We had a pleasant night camping in the Mammoth Cave National Park campground, then got up for an excursion in the caves. Mammoth Cave National Park is the home of the longest known cave sysyem in the world, traversing 390 miles underground. We had made reservations the night before for the “Grand Avenue Tour.”

The tour was a ranger-led, 4 1/2 hour, 4 mile underground hike in the cave. It started by descending from ground level, going down stairs in a man-made tunnel, about 200 feet below the surface. At the deepest point, we were 290 feet below the surface.

Once at the bottom, our ranger gave us a little cave geology lesson, explaining that the caves were formed millions of years ago by surface water eroding the limestone that lies beneath the sandstone cap rock through two processes, physical friction and chemical reaction – the water and the calcium create an acid that further dissolves the limestone.

This process creates tunnels that water flowed through many years ago.

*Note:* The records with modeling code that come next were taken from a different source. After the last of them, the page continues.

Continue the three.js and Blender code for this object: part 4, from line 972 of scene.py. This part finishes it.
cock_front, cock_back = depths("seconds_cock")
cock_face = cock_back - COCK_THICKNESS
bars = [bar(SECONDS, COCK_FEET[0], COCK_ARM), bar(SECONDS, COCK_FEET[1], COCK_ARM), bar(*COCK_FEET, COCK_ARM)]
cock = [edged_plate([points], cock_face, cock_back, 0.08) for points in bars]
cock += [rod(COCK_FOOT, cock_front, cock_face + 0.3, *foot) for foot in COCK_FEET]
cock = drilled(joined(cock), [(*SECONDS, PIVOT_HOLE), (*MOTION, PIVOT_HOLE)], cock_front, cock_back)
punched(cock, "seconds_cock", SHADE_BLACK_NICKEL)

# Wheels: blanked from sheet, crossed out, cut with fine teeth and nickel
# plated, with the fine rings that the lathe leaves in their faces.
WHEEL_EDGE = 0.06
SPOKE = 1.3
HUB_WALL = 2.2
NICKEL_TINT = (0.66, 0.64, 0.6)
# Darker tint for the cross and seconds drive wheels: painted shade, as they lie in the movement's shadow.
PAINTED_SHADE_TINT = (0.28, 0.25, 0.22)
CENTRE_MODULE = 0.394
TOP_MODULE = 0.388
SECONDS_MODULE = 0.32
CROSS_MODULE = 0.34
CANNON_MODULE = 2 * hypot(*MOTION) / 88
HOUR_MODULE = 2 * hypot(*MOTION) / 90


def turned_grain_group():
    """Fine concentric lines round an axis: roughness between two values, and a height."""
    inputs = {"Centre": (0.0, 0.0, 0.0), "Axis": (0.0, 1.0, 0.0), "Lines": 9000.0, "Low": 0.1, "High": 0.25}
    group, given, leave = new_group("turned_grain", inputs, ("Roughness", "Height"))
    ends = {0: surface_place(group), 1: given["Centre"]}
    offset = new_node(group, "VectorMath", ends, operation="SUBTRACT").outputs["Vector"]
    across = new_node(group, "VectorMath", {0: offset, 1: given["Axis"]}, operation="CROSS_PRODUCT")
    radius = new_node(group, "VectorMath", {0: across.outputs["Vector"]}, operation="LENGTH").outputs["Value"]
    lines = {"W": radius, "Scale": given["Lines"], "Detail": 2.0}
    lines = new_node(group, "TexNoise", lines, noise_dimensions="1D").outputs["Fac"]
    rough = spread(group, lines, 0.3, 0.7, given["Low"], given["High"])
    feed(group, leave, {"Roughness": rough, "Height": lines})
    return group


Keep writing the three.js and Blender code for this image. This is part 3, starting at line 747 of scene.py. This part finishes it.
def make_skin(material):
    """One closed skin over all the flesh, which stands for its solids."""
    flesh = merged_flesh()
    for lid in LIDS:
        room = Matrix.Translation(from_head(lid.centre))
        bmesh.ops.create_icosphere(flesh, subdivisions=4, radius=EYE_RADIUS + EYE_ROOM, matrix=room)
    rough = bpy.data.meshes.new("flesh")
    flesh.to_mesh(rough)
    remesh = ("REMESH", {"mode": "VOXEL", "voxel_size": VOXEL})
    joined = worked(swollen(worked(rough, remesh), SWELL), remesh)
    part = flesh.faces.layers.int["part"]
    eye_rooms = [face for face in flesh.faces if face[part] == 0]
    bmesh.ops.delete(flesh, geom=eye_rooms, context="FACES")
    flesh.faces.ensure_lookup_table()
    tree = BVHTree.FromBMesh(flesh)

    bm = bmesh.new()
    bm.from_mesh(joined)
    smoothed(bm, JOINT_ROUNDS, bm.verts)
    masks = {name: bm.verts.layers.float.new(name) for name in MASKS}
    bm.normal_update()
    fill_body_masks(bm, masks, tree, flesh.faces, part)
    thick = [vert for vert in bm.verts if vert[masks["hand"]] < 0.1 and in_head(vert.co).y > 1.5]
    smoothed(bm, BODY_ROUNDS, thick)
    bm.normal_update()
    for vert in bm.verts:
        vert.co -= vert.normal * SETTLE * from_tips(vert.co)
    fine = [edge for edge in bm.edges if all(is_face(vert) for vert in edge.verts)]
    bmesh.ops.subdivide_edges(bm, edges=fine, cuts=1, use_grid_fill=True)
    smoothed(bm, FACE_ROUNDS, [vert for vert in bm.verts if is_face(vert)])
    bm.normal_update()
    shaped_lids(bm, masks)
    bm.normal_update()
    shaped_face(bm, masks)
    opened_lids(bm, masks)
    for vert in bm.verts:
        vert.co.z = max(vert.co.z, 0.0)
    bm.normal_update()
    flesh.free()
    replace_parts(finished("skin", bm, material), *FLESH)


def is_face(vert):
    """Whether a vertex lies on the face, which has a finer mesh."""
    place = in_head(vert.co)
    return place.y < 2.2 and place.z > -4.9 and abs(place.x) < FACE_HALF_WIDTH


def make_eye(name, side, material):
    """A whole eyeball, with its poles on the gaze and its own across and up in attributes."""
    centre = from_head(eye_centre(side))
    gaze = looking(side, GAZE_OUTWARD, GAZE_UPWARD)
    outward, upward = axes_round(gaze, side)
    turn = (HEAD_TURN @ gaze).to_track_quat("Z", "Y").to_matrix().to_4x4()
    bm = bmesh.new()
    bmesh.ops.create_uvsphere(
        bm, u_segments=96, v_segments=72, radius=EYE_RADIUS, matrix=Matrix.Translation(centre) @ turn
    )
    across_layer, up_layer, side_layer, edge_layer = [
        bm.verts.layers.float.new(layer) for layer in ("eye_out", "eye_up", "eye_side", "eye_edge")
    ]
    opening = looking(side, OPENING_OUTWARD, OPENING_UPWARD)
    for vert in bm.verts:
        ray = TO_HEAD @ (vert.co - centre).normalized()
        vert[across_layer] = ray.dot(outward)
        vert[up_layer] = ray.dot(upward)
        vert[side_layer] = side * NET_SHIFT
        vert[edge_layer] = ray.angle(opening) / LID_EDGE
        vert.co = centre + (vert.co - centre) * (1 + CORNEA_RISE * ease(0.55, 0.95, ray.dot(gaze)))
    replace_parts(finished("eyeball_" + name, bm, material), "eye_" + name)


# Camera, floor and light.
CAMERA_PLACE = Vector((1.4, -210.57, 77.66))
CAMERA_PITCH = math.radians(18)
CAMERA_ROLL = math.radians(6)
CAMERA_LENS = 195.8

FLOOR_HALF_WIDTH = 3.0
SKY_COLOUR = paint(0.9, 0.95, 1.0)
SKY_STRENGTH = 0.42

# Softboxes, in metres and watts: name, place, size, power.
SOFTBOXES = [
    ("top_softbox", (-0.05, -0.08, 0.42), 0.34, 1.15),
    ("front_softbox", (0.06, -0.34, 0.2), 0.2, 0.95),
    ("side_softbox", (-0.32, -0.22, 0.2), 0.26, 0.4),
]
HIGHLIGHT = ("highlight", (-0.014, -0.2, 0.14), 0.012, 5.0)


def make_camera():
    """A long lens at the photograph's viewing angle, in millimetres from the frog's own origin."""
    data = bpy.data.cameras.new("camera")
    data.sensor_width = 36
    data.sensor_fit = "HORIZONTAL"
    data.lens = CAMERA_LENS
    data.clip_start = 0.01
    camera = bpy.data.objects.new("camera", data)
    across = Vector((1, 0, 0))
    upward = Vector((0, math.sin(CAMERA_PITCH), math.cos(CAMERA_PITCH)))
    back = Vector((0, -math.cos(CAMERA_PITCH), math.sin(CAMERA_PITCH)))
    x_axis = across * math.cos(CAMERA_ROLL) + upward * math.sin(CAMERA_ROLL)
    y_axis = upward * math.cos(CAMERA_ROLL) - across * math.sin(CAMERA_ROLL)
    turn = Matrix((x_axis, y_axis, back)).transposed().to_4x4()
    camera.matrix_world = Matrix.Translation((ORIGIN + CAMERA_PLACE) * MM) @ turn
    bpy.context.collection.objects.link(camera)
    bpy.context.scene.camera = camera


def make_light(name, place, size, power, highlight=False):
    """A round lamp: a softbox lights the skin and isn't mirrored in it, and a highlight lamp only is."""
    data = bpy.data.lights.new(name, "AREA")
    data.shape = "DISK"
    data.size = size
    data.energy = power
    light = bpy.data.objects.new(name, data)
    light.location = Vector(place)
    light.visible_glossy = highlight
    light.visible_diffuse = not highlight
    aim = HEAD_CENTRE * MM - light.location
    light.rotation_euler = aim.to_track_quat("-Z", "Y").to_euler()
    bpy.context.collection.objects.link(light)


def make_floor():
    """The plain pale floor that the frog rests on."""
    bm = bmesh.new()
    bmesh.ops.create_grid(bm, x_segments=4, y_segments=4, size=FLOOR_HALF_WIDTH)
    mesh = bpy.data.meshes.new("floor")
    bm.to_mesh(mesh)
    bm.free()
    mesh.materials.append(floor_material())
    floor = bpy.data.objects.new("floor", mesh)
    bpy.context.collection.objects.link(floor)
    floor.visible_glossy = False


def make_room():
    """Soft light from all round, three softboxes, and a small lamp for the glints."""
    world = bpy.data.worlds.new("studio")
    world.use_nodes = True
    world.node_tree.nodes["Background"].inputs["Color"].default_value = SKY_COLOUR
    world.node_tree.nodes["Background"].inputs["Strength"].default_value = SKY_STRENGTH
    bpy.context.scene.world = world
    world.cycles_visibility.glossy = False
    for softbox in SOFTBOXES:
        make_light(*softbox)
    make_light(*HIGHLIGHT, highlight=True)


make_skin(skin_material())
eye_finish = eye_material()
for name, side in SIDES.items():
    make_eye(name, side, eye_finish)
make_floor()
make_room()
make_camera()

Along the walls of these underground tunnels, a salt-like rock called gypsum forms. It is used in drywall and also as an additive to beer! It forms beautiful shapes. We wanted to take a sample for our favorite rock collector, Dorothea, but it wasn’t allowed.

Something else we saw on the tunnel walls was 150 year old graffiti, like this one from 1863 by a Civil War soldier, Wad Wallace. It was made with soot from a candle.

It was really dark down in the cave and my camera doesn’t take very good flash photos, but here’s what it looked like as we walked along the underground trail. In places, we walked through slot canyons like those we saw above ground in Arizona.

At one point, they turned out the lights and told us to all be quiet. Now I know what it would feel like to be blind and deaf. Here’s what it looks like with the lights out down there. 😉

At the end of the 4 miles, we came to the area where stalactites and stalagmites had formed. It was very pretty, but for this kind of thing there’s no comparison to Carlsbad Caverns in New Mexico.


They called this one “Niagara Falls.”

It was a relatively short hike up to exit because the surface, being hilly, had sloped down to our elevation,

Tonight, we’re back urban camping at Walmart in Bowling Green, Kentucky, about to go root for the Cardinals in game 5 of the World Series. Go, Cards!